Его отец: студент, примкнувший к антоновскому мятежу — расстрелянный, а затем утопленный в Красивой Мече.
Мой отец: штабс-капитан русской армии, эмигрант, вернувшийся в недобрый час на родину, пошедший служить большевикам — и расстрелянный ими.
Его отчим: Мара, Марк Левенталь, ссыльный, потом другой отчим — Яков Рыкачев, писатель, тоже аресты, ссылки, тюряги...
Мой отчим: Ганс Нидерле, австриец, шуцбундовец, танкист интербригады, которого потом всю войну мордовали за то, что немец, а заодно и меня, за то, что сын немца...
И после нам обоим, Нагибину и мне, пришлось расхлебывать то, что не нами заварено. До сих пор расхлебываем.
Что там дальше у Нагибина — в его новой повести?
Чистые пруды, двор, дворовые приятели, постылая школа, восьмилетняя прелестница Нинка Котлова.
Первое остережение, услышанное после мальчишеской драки: «Ты что развоевался, жид?»
Первое недоумение: «Мама, что такое жид?»
И объяснение матери: «Ты крещеный». С ее же добавлением: «Жид крещеный, что вор прощеный».
С тем прожита жизнь.
А потом, в конце — в коробке, набитой всякой дребеденью, — связка писем, перевязанных черной шелковой ленточкой.
«...У него должен быть отец... Прости и прощай. К».
На этом прерывалась публикация в «Литературных новостях». Больше не раздумывая, я набрал номер телефона нагибинской дачи в Красной Пахре.
Ответила Алла.
Я был знаком с нынешней женой Юрия Нагибина, у нас были добрые и ровные отношения, отражающие его расположение ко мне.

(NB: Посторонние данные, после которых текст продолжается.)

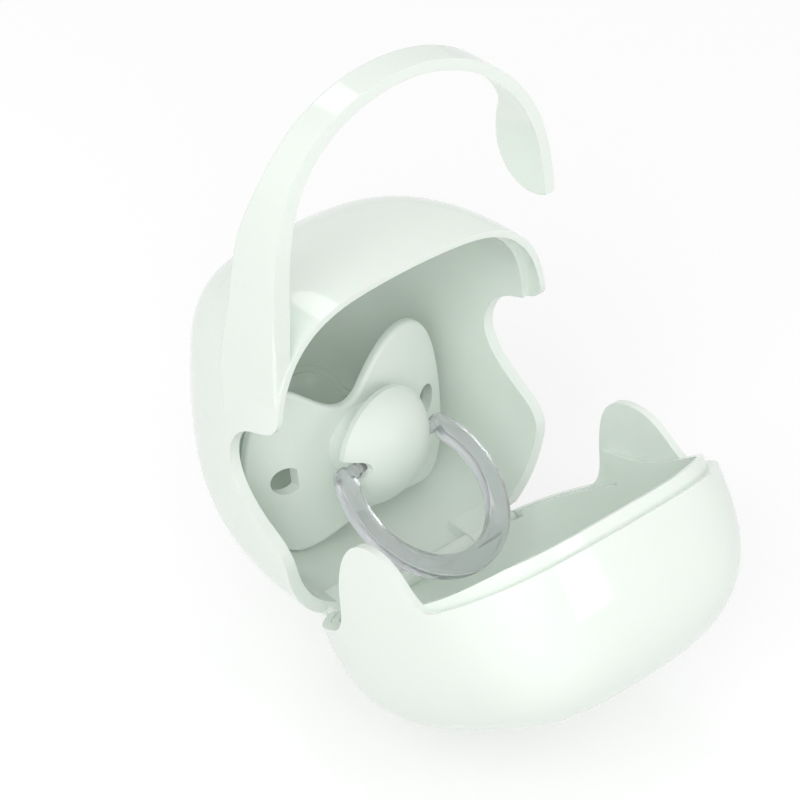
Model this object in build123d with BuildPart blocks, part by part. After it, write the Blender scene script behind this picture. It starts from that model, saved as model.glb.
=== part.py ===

Впервые я увидел ее в апреле 70-го, на банкете в Доме актера, где обмывали пятидесятилетие Нагибина и который он так описал в своем дневнике: «...Просто удивительно, как в Доме актера все гости подтянулись, обрели высокую и добрую речь, растроганность жестов, какую-то даже красоту. Рекемчук был по меньшей мере графом, Петька — Тэном или Рескиным, и только Л. остался секретарем СП...»
Петька — это Петр Суздалев, критик, искусствовед, давний друг Нагибина. Кто такой Л., который секретарь СП — не знаю, не стану строить догадки.
Там же, в Доме актера, я впервые увидел мать юбиляра, Ксению Алексеевну (в повести она — Николаевна): она была уже очень стара, дряхла, и, когда время от времени ей надобилось выйти из-за стола, то через весь банкетный зал, бережно поддерживая, ее вела невестка, Алла Григорьевна Нагибина, высокая, статная, с зорким глазом женщина. И все, конечно, прикидывали мысленно, как выглядели бы в этой роли — в роли заботницы, провожающей старуху в уборную, — прежние жены писателя и, боюсь, не видели их в этой умилительной роли.
Так вот: к телефону в Пахре подошла Алла.
На сей раз тон ее речи был не только удрученным, но и, как мне показалось, несколько отчужденным.
И это меня обеспокоило. Я поспешил объяснить ей, что только что прочел в газете первую главу повести, что она меня очень заинтересовала, что необходимо срочно прочесть всю рукопись, и что, видимо, есть повод для разговора о новой книге Нагибина в «Пике».
— Эту книгу не издаст никто, — жестко сказала она.
— Вот как... а если мы, все же, попробуем?
Алла Григорьевна помолчала, вздохнула, но сдалась:
— Сейчас позову Юру.
Нагибин отнесся к моему звонку более радушно. Вероятно, он еще не был утомлен и пресыщен читательскими восторгами по поводу новой вещи — ведь она только что появилась в печати, к тому же не вся, лишь начало, пролог, — а писатели очень отзывчивы именно на первые знаки внимания.
Кроме того, он знал, что в «Пике» работают заводные ребята: уж если их что-то заинтересовало, уж если им что-то легло на душу, то робеть не станут — дадут «зеленую улицу», как было с его «Любовью вождей». А там уж пускай падают в обморок критические дамы, пускай негодуют литературные мужи.
И был еще один угадываемый оттенок в его тоне: он знал унылую ситуацию на книжном рынке той поры, не обольщался надеждой на то, что его будут осаждать другие издатели, понимал, наконец, что всё может вообще ограничиться публикацией повести в многотиражке «Литературные новости».